Here's our guess of the optimal values of $x$ and $y$.

In [6]:
parameter_history[-1]

array([0.99999997, 0.99999882])

## Computing gradients

**The Problem**
* Deep networks have 1000s of parameters (at least)
* We know the *algorithm* to compute the loss through the network, not the *function* itself

### Remember the chain rule

Given two functions

$$ f(a) $$

and 

$$ g(b) $$

We want to know the derivative of the function $y$

$$ z(x) = g(f(x)) $$

It is computed by multiplication 

$$ z'(x) = g'(f(x)) \cdot f'(x) $$

Let's see this technique in action.
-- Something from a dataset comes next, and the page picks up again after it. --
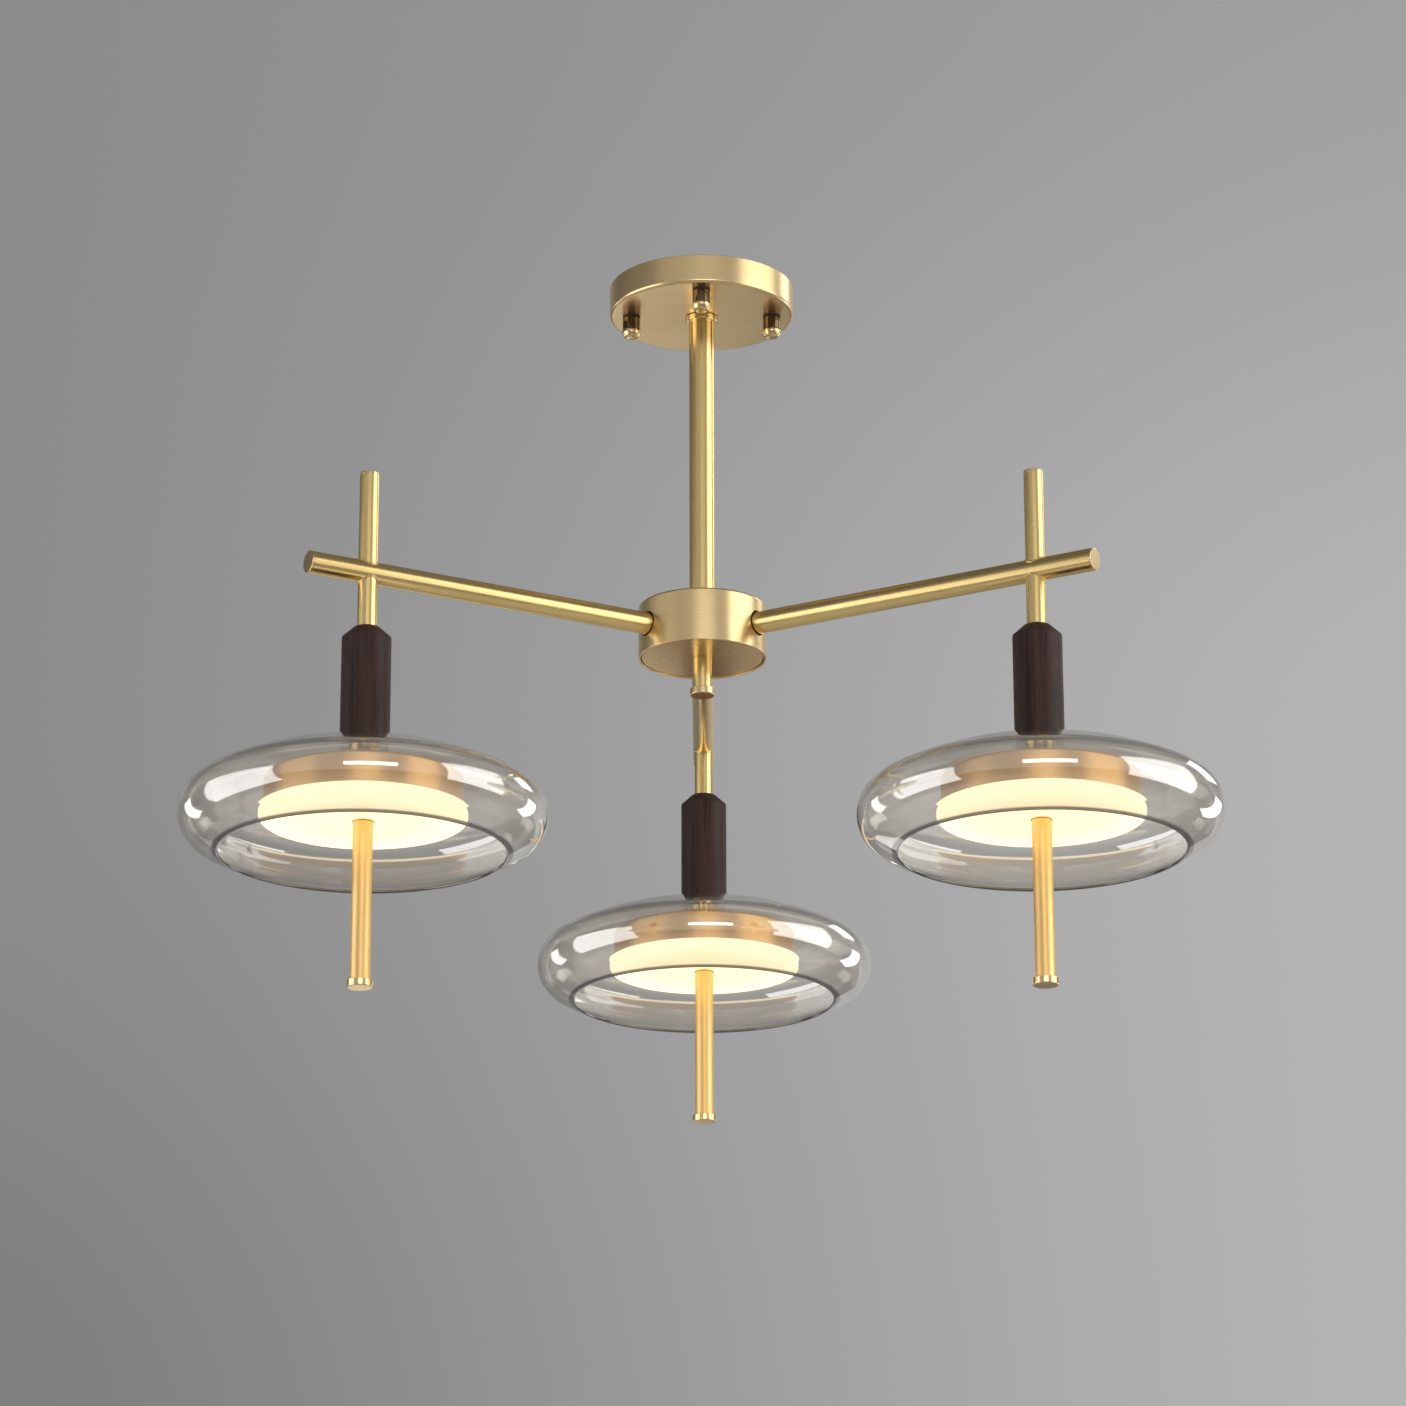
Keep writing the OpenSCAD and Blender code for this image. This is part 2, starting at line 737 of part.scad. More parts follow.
// Blown shade: a crown and a belly of one radius, joined by a rounder bead, with a fire-polished
// mouth that ends the belly, or ends the bead where the mouth is wider than the belly
module shade(az) {
    joint_trim = 10;
    lip_trim = 30;
    bead_from = bead_turn - joint_trim;
    bead_to = mouth_on_belly ? -bead_from : -mouth_turn;
    inner_r = crown_r - glass_wall;
    lip_r = glass_wall / 2;
    lip_swing = (mouth_on_belly ? crown_r : shade_bead_r) - lip_r;
    lip_from = mouth_on_belly ? [0, crown_c] : [bead_c, 0];
    lip = lip_from + lip_swing * [cos(mouth_turn), -sin(mouth_turn)];
    outer_belly = mouth_on_belly ? arc(0, crown_c, crown_r, -bead_turn, -mouth_turn, 4) : [];
    inner_belly = mouth_on_belly ? arc(0, crown_c, inner_r, -mouth_turn, -bead_turn, 4) : [];
    section = concat(
        [[0, seat_h]],
        arc(0, -crown_c, crown_r, acos(seat_r / crown_r), bead_turn, 10),
        arc(bead_c, 0, shade_bead_r, bead_from, bead_to, 14),
        outer_belly,
        arc(lip.x, lip.y, lip_r, 360 - lip_trim - mouth_turn, 180 + lip_trim - mouth_turn, 4),
        inner_belly,
        arc(bead_c, 0, shade_bead_r - glass_wall, bead_to, bead_from, 14),
        arc(0, -crown_c, inner_r, bead_turn, acos(seat_r / inner_r), 10),
        [[0, seat_in_h]]
    );
    color(smoked) at_lamp(az) difference() {
        translate([0, 0, equator]) rotate_extrude() polygon(section);
        column(nipple_hole_r, glass_inner_top - eps, shade_top + eps);
    }
}

module shade_gaskets() {
    color(rubber) at_lamps() {
        ring(gasket_r, nipple_hole_r, shade_top, handle_low);
        ring(spacer_flange_r, nipple_hole_r, spacer_top, glass_inner_top);
    }
}

// Flanged spacers between the glass and the pan
module shade_spacers() {
    color(brass) at_lamps() difference() {
        union() {
            column(spacer_flange_r, spacer_top - spacer_flange_t, spacer_top);
            column(rod_r, pan_top, spacer_top);
        }
        column(nipple_r, pan_top - eps, spacer_top + eps);
    }
}

module pan(az) {
    color(brass) at_lamp(az) difference() {
        rotate_extrude() polygon(cup_section(pan_r, pan_top, pan_low, pan_wall, pan_edge_r));
        column(nipple_hole_r, pan_ceiling - eps, pan_top + eps);
    }
}

module pan_lock_nuts() {
    color(steel) at_lamps() hex_nut(nut_flats, nipple_r, pan_ceiling - nut_t, pan_ceiling);
}

module led_boards() {
    color("whitesmoke") at_lamps() ring(board_d / 2, board_hole_r, board_low, pan_ceiling);
}

module leds() {
    color("khaki") at_lamps() for (i = [0:led_count - 1]) rotate([0, 0, 360 * i / led_count])
        translate([led_ring_r, -led_size.y / 2, board_low - led_size.z]) cube(led_size);
}

// Opal diffuser: a disc with a round lower edge and a ring that fits inside the pan
module diffuser(az) {
    ring_r = pan_r - pan_wall - diffuser_ring_gap;
    ring_in = ring_r - diffuser_ring_w;
    ring_top = pan_low + diffuser_ring_h;
    section = concat(
        [[0, pan_low], [ring_in, pan_low], [ring_in, ring_top]],
        [[ring_r, ring_top], [ring_r, pan_low], [diffuser_r, pan_low]],
        arc(diffuser_r - diffuser_edge_r, diffuser_low + diffuser_edge_r, diffuser_edge_r, 0, -90, 9),
        [[0, diffuser_low]]
    );
    color(opal) at_lamp(az) difference() {
        rotate_extrude() polygon(section);
        column(nipple_hole_r, diffuser_low - eps, pan_low + eps);
    }
}

module lower_rod(az) {
    color(brass) at_lamp(az) capped_rod(lower_rod_low, lower_rod_top, lower_rod_top - nipple_low);
}

module rod_ferrules() {
    color(dark_brass) at_lamps() ring(rod_r + ferrule_lip, nipple_r, lower_rod_top, diffuser_low);
}

module lower_caps() {
    color(brass) at_lamps() translate([0, 0, lower_rod_low]) end_cap();
}

// A pair of wires for each lamp, from the stem through the hub, arm, rod and handle to the board
module lamp_wires() {
    board_x = lamp_circle_r - board_hole_r - wire_d;
    route = [
        [wire_lane, stem_top], [wire_lane, -arm_drop], [lamp_circle_r, -arm_drop],
        [lamp_circle_r, pan_exit], [board_x, pan_exit], [board_x, board_low]
    ];
    color("tomato") for (az = lamp_azimuths, side = [-1, 1])
        rotate([0, 0, az]) wire(route, side * wire_pair);
}

ceiling_bracket();
canopy_studs();
stud_lock_nuts();
canopy();
canopy_washers();
canopy_cap_nuts();
canopy_inner_plate();
swivel_bushing();
stop_pin();
led_driver();
terminal_block();
mounting_pads();
ground_screw();
canopy_wires();
stem();
stem_nut();
stem_collar();
collar_grub_screw();
stem_plug();
centre_nipple();
hub_shell();
arm_block();
arm_grub_screws();
hub_lock_washer();
hub_lock_nut();
hub_cover();
finial_rod();
finial_cap();
arm(left_az);  // left_arm
arm(right_az);  // right_arm
arm(back_az);  // back_arm
arm_end_plugs();
lamp_rod(left_az);  // left_lamp_rod
lamp_rod(right_az);  // right_lamp_rod
lamp_rod(back_az);  // back_lamp_rod
rod_top_plugs();
handle(left_az);  // left_handle
handle(right_az);  // right_handle
handle(back_az);  // back_handle
handle_nipples();
shade(left_az);  // left_shade
shade(right_az);  // right_shade
shade(back_az);  // back_shade
shade_gaskets();
shade_spacers();
pan(left_az);  // left_pan
pan(right_az);  // right_pan
pan(back_az);  // back_pan
pan_lock_nuts();
led_boards();
leds();
diffuser(left_az);  // left_diffuser
diffuser(right_az);  // right_diffuser
diffuser(back_az);  // back_diffuser
lower_rod(left_az);  // left_lower_rod
lower_rod(right_az);  // right_lower_rod
lower_rod(back_az);  // back_lower_rod
rod_ferrules();
lower_caps();
lamp_wires();
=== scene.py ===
# Three-arm chandelier: satin brass, walnut handles, smoke-tinted glass shades and lit heads
import json
import math
import bpy
import numpy as np
from mathutils import Matrix, Vector


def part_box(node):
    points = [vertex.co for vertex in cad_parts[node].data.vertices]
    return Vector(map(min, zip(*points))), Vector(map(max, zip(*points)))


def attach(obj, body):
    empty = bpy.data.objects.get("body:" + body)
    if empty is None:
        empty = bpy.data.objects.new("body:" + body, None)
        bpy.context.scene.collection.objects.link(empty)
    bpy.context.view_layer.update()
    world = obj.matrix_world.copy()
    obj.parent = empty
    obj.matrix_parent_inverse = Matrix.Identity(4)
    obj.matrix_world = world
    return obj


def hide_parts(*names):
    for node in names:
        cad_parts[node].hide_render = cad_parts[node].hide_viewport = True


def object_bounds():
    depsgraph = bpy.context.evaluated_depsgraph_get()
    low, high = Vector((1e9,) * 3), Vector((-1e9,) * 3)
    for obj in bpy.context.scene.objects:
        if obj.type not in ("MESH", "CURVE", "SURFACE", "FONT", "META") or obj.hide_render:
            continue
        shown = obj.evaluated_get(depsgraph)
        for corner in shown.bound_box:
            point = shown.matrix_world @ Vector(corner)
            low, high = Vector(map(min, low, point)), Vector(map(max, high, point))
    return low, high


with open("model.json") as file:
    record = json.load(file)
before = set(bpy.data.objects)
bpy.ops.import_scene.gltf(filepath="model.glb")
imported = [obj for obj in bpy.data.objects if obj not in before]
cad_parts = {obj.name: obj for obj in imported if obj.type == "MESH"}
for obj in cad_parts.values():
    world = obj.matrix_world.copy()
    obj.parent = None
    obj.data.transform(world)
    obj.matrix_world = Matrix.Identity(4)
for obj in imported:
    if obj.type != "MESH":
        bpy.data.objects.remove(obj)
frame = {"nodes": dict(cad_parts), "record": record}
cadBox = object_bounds()
nodes = frame["nodes"]
mm = 0.001
lampNames = ("left", "right", "back")
print("frame loaded:", len(nodes), "nodes")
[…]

We want to compute

$$z = \sqrt{3\mathrm{sin}(x)}$$

Instead of taking time to work through symbolic derivatives let's build the function *algorithmically* 

In [7]:
class SquareRoot(object):
    def value(self, x):
        v = np.sqrt(x)
        self._cache = v
        return v
    
    # the derivative requires
    # the output of the function
    def dx(self):
        return 1 / (2 * self._cache)

class Sine(object):
    def value(self, x):
        self._cache = x
        v = 3 * np.sin(x)
        return v
    
    # the derivative must be computed
    # for original input
    def dx(self):
        return 3 * np.cos(self._cache)

Let's construct the algorithm. **Note**: The inner function is first.

In [8]:
steps = [Sine(), SquareRoot()]

inputs = 2

for step in steps:
    z = step.value(inputs)
    inputs = z

print(z)

1.6516332160855343


That matches the combined function

In [9]:
np.sqrt(3 * np.sin(2))

1.6516332160855343

To compute the derivative

$$ \frac{dz}{dx} $$

We run the loop *backwards* and multiply the derivatives at each step starting with output of the final function.

In [10]:
d = 1
for step in reversed(steps):
    # Each step cached the input when
    # it was run
    d = d * step.dx()

print(d)

-0.37794120918695956


Let's compare this with the symbolic derivative from [Wolfram Alpha](https://www.wolframalpha.com/calculators/derivative-calculator/)

$$ \frac{\sqrt{3}\mathrm{cos}(x)}{2\sqrt{\mathrm{sin}(x)}} $$

In [11]:
symbolic = 3 * np.cos(2) / (2 * np.sqrt(3*np.sin(2)))
symbolic

-0.3779412091869595

This whole procedure is called **backpropagation** and we only need to know the derivative one function at a time.